### Directions for this task
Please quote exactly the opening lines of the data, from the first line to the one where "CLIP_FRONT_SHARE = 1.5" appears.

### Given information

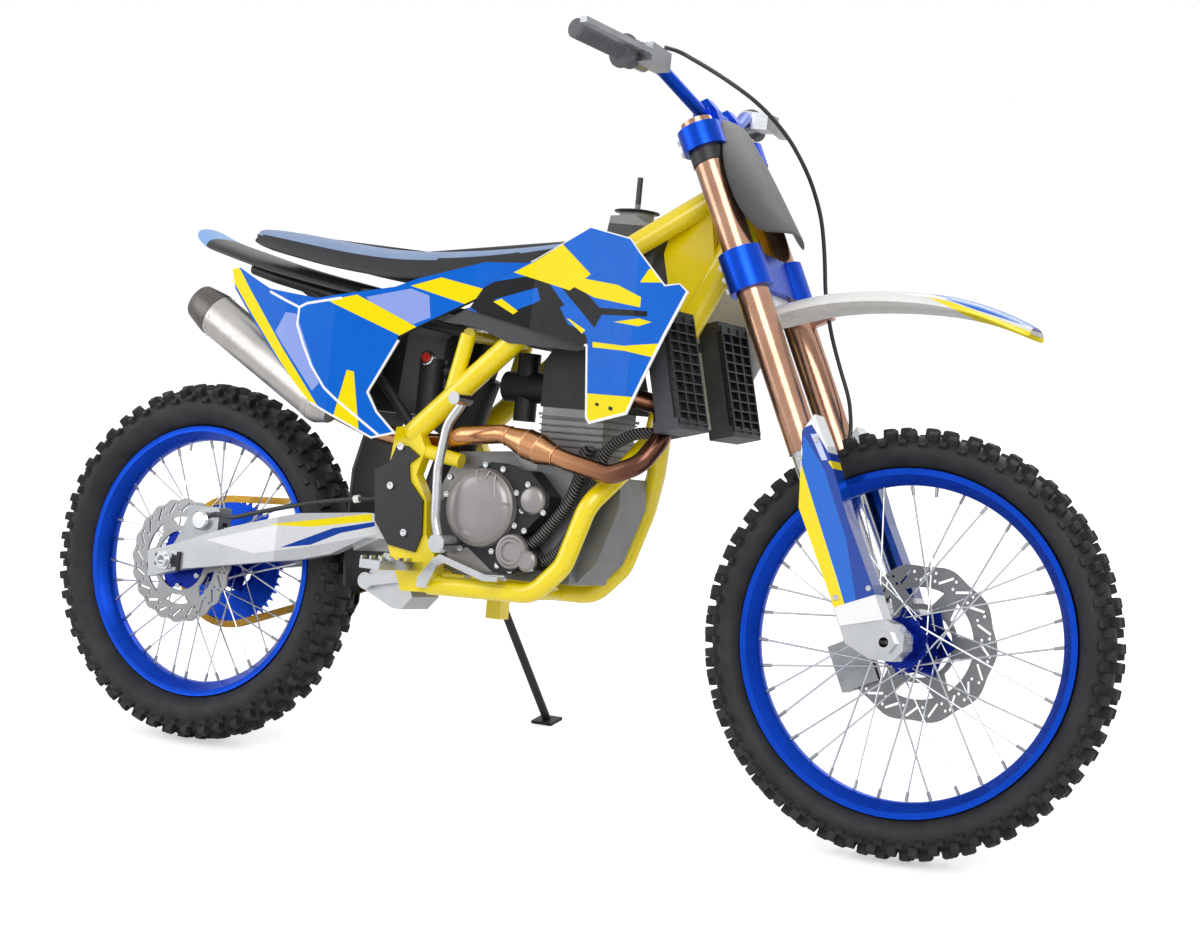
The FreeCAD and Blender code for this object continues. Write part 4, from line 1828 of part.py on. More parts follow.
def hose_wire():
    """The hose's line, each arc as large as its two runs allow."""
    points = [leg(a, h, y) for a, h, y in HOSE_ROUTE]
    edges = []
    cursor = points[0]
    for before, corner, after in zip(points, points[1:], points[2:]):
        half_turn = (corner - before).getAngle(after - corner) / 2
        shortest = min((corner - before).Length, (after - corner).Length)
        start, middle, end = corner_arc(before, corner, after, RUN_SHARE * shortest / math.tan(half_turn))
        edges.append(Part.LineSegment(cursor, start).toShape())
        edges.append(Part.Arc(start, middle, end).toShape())
        cursor = end
    edges.append(Part.LineSegment(cursor, points[-1]).toShape())
    return Part.Wire(edges)


def brake_hose(radius):
    """Front brake hose from the hand lever round the number board and down the left leg to the caliper."""
    path = hose_wire()
    first = path.Edges[0]
    start = first.valueAt(first.FirstParameter)
    ring = Part.Wire(Part.makeCircle(radius, start, first.tangentAt(first.FirstParameter)))
    return path.makePipeShell([ring], True, False)


CLIP_FRONT_SHARE = 1.5


def hose_clip():
    """Clip on the left fork tube that the brake hose passes through."""
    middle = LEG_HALF_SPACING
    block = leg_prism([(0, CLIP_LOW), (CLIP_AHEAD, CLIP_LOW), (CLIP_AHEAD, CLIP_HIGH), (0, CLIP_HIGH)],
                      middle - CLIP_HALF, middle + CLIP_HALF * CLIP_FRONT_SHARE)
    return block.cut(brake_hose(HOSE_LINE_RADIUS + SEAT_GAP))


def front_wheel_nodes():
    """Everything that turns with the front wheel."""
    nodes = {
        "front_tyre": tyre(FRONT_TYRE_RADIUS, FRONT_TYRE_WIDTH, FRONT_RIM_RADIUS, FRONT_KNOB_COUNT),
        "front_rim": rim(FRONT_RIM_RADIUS, FRONT_RIM_WIDTH),
        "front_spokes": spokes(FRONT_FLANGE, FRONT_FLANGE_Y, FRONT_RIM_RADIUS),
        "front_hub": hub(FRONT_HUB_HALF, FRONT_BARREL, FRONT_FLANGE, FRONT_FLANGE_Y,
                         [FRONT_DISC_Y - DISC_THICKNESS / 2 - FLANGE_THICKNESS / 2], FRONT_CARRIER),
        "front_disc": brake_disc(FRONT_DISC_RADIUS, FRONT_DISC_BORE, FRONT_DISC_Y),
    }
    return {name: shape.translated(FRONT_AXLE) for name, shape in nodes.items()}


def rear_wheel_nodes():
    """Everything that turns with the rear wheel."""
    disc_face = -(REAR_DISC_Y - DISC_THICKNESS / 2 - FLANGE_THICKNESS / 2)
    sprocket_face = CHAIN_LINE - SPROCKET_THICKNESS / 2 - FLANGE_THICKNESS / 2
    nodes = {
        "rear_tyre": tyre(REAR_TYRE_RADIUS, REAR_TYRE_WIDTH, REAR_RIM_RADIUS, REAR_KNOB_COUNT),
        "rear_rim": rim(REAR_RIM_RADIUS, REAR_RIM_WIDTH),
        "rear_spokes": spokes(REAR_FLANGE, REAR_FLANGE_Y, REAR_RIM_RADIUS),
        "rear_hub": hub(REAR_HUB_HALF, REAR_BARREL, REAR_FLANGE, REAR_FLANGE_Y, [disc_face, sprocket_face],
                        REAR_CARRIER),
        "rear_disc": brake_disc(REAR_DISC_RADIUS, REAR_DISC_BORE, -REAR_DISC_Y),
        "rear_sprocket": rear_sprocket(),
    }
    return {name: shape.translated(REAR_AXLE) for name, shape in nodes.items()}


def steering_nodes():
    """Everything that turns with the handlebar but not with the wheel."""
    return {
        "triple_clamps": triple_clamps(),
        "fork_outers": fork_outers(),
        "fork_sliders": fork_sliders(),
        "fork_guards": fork_guards(),
        "front_axle": front_axle(),
        "handlebar": handlebar(),
        "grips": grips(),
        "hand_levers": hand_levers(),
        "front_fender": front_fender(),
        "number_plate": number_plate(),
        "front_caliper": front_caliper(),
        "brake_hose": brake_hose(HOSE_LINE_RADIUS),
    }


def chassis_nodes():
    """Everything fixed to the frame."""
    return {
        "frame": frame(),
        "subframe": subframe(),
        "swingarm": swingarm(),
        "swingarm_bridge": swingarm_bridge(),
        "shock": shock(),
        "shock_linkage": shock_linkage(),
        "engine_case": engine_case(),
        "clutch_cover": clutch_cover(),
        "flywheel_cover": flywheel_cover(),
        "cylinder": cylinder(),
        "cylinder_head": cylinder_head(),
        "carburettor": carburettor(),
        "radiators": radiators(),
        "coolant_hoses": coolant_hoses(),
        "exhaust_header": exhaust_header(),
        "silencer": silencer(),
        "airbox": airbox(),
        "fuel_tank": fuel_tank(),
        "seat": seat(),
        "side_panels": side_panels(),
        "shrouds": shrouds(),
        "knee_panels": knee_panels(),
        "rear_fender": rear_fender(),
        "mud_flap": mud_flap(),
        "chain": chain(),
        "front_sprocket": front_sprocket(),
        "chain_guide": chain_guide(),
        "footpegs": footpegs(),
        "foot_levers": foot_levers(),
        "kick_starter": kick_starter(),
        "rear_caliper": rear_caliper(),
        "frame_guards": frame_guards(),
        "rear_axle": rear_axle(),
    }


def lowest(shape):
    """Height of a shape's lowest point."""
    return shape.BoundBox.ZMin


def steered(shape):
    """Turns a front end shape to its parked angle."""
    return shape.rotated(AXIS_FOOT, UP_AXIS, STEER_DEG)


def leaned(shape):
    """Leans a shape to the left about the ground line under the wheels."""
    return shape.rotated(V(0, 0, 0), V(1, 0, 0), -LEAN_DEG)


def parked(front_low, rear_low):
    """The small pitch and lift that put both tyres on the ground."""
    pitch = math.degrees(math.asin((front_low - rear_low) / WHEELBASE))
    return pitch, -rear_low


def settle(shape, pitch, lift):
    """Puts a leaned shape on the ground."""
    tilted = shape.rotated(V(0, 0, 0), ACROSS, pitch)
    return tilted.translated(V(0, 0, lift))


def ground_height(x, y, pitch, lift):
    """Height, in the upright frame, of the ground under a point beside the bike."""
    lean = math.radians(LEAN_DEG)
    tilt = math.radians(pitch)
    return (y * math.sin(lean) - lift / math.cos(tilt) + x * math.tan(tilt)) / math.cos(lean)


def side_stand(foot_z):
    """Side stand: eye on its pivot bolt, leg and a foot pad that lies flat on the ground."""
    pivot, axis = stand_hinge()
    foot = V(STAND_FOOT_X, STAND_FOOT_Y, foot_z)
    down = V(0, math.sin(math.radians(LEAN_DEG)), -math.cos(math.radians(LEAN_DEG)))
    sole = foot - down * STAND_PAD_THICKNESS
    bar = rod(pivot, sole, STAND_RADIUS)
    eye = rod(pivot - axis * STAND_RADIUS, pivot + axis * STAND_RADIUS, STAND_EYE)
    bore = rod(pivot - axis * STAND_EYE, pivot + axis * STAND_EYE, STAND_PIN + FIT_GAP)
    out = unit(down.cross(V(1, 0, 0)))
    ahead = unit(out.cross(down))
    corners = [sole + ahead * STAND_PAD_HALF + out * STAND_PAD_HALF,
               sole - ahead * STAND_PAD_HALF + out * STAND_PAD_HALF,
               sole - ahead * STAND_PAD_HALF - out * STAND_PAD_HALF,
               sole + ahead * STAND_PAD_HALF - out * STAND_PAD_HALF]
    pad = flat_face(corners).extrude(down * STAND_PAD_THICKNESS)
    return fused([bar, eye, pad]).cut(bore)


def main():
    """Builds every node upright, parks the bike and writes one file a node."""
    os.makedirs("parts", exist_ok=True)
    front = {name: steered(shape) for name, shape in front_wheel_nodes().items()}
    rear = rear_wheel_nodes()
    turning = {name: steered(shape) for name, shape in steering_nodes().items()}
    fixed = chassis_nodes()
    pitch, lift = parked(lowest(leaned(front["front_tyre"])), lowest(leaned(rear["rear_tyre"])))
    foot_z = ground_height(STAND_FOOT_X, STAND_FOOT_Y, pitch, lift)
    fixed_all = dict(fixed)
    fixed_all.update(rear)
    fixed_all.update(front)
    fixed_all.update(turning)
    fixed_all["side_stand"] = side_stand(foot_z)
    placed = {name: settle(leaned(shape), pitch, lift) for name, shape in fixed_all.items()}
    box = Part.makeCompound(list(placed.values())).BoundBox
    shift = V(-box.Center.x, -box.Center.y, 0)
    print("placement", repr((pitch, lift, shift.x, shift.y, foot_z)))
    for name, shape in placed.items():
        shape.translated(shift).exportStep("parts/" + name + ".step")


main()
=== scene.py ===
"""Dresses the packed dirt bike: finishes, tyres, wheels, seat, stripes, hoses and small fittings.

Sizes are millimetres in the upright bike: X forward from the rear axle, Y to the left, Z up from the ground.
Stance turns them into the parked pose, in metres.
"""
import logging
import math
from dataclasses import dataclass, field
from enum import Enum
from typing import Callable, Iterable, Sequence

import bpy
from mathutils import Matrix, Vector


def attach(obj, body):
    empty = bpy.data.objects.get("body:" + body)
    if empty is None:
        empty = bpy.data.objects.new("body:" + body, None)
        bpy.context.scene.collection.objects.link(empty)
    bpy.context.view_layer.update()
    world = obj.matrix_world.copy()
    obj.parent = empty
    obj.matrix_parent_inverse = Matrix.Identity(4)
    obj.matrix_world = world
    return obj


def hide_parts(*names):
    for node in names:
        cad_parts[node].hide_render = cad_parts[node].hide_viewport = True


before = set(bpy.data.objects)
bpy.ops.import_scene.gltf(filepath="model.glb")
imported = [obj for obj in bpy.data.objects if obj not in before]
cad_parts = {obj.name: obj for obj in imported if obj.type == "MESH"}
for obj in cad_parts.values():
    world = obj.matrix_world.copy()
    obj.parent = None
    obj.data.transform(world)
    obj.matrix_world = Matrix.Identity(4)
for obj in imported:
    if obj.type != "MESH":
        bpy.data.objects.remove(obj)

log = logging.getLogger("dirt_bike")
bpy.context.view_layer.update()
MM = 0.001
TURN = 2 * math.pi

Point = tuple[float, float, float]
Flat = tuple[float, float]
Piece = bpy.types.Object
Socket = bpy.types.NodeSocket

LEFT = (0.0, 1.0, 0.0)
RIGHT = (0.0, -1.0, 0.0)
UP = (0.0, 0.0, 1.0)
SIDES = (-1, 1)


# The parked bike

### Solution
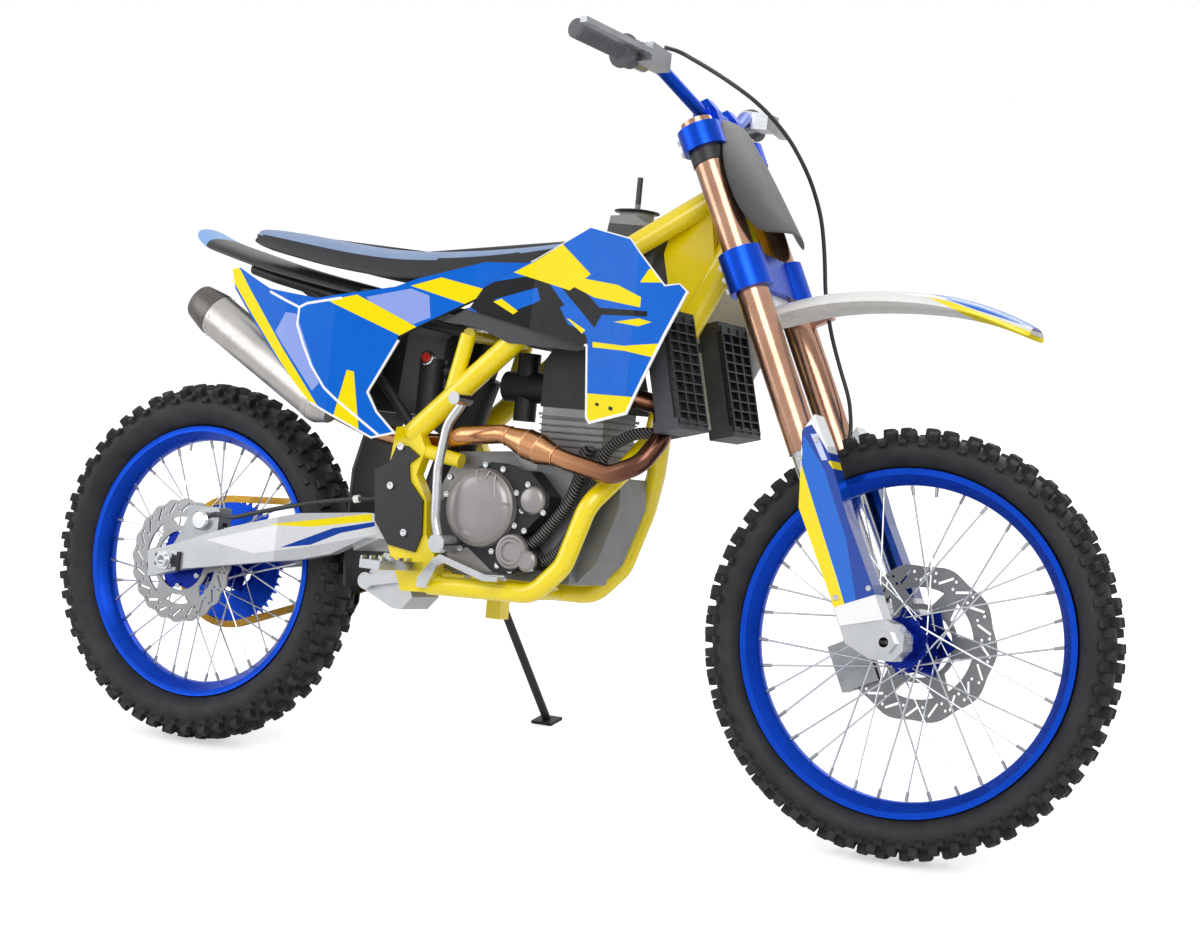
The FreeCAD and Blender code for this object continues. Write part 4, from line 1828 of part.py on. More parts follow.
def hose_wire():
    """The hose's line, each arc as large as its two runs allow."""
    points = [leg(a, h, y) for a, h, y in HOSE_ROUTE]
    edges = []
    cursor = points[0]
    for before, corner, after in zip(points, points[1:], points[2:]):
        half_turn = (corner - before).getAngle(after - corner) / 2
        shortest = min((corner - before).Length, (after - corner).Length)
        start, middle, end = corner_arc(before, corner, after, RUN_SHARE * shortest / math.tan(half_turn))
        edges.append(Part.LineSegment(cursor, start).toShape())
        edges.append(Part.Arc(start, middle, end).toShape())
        cursor = end
    edges.append(Part.LineSegment(cursor, points[-1]).toShape())
    return Part.Wire(edges)


def brake_hose(radius):
    """Front brake hose from the hand lever round the number board and down the left leg to the caliper."""
    path = hose_wire()
    first = path.Edges[0]
    start = first.valueAt(first.FirstParameter)
    ring = Part.Wire(Part.makeCircle(radius, start, first.tangentAt(first.FirstParameter)))
    return path.makePipeShell([ring], True, False)


CLIP_FRONT_SHARE = 1.5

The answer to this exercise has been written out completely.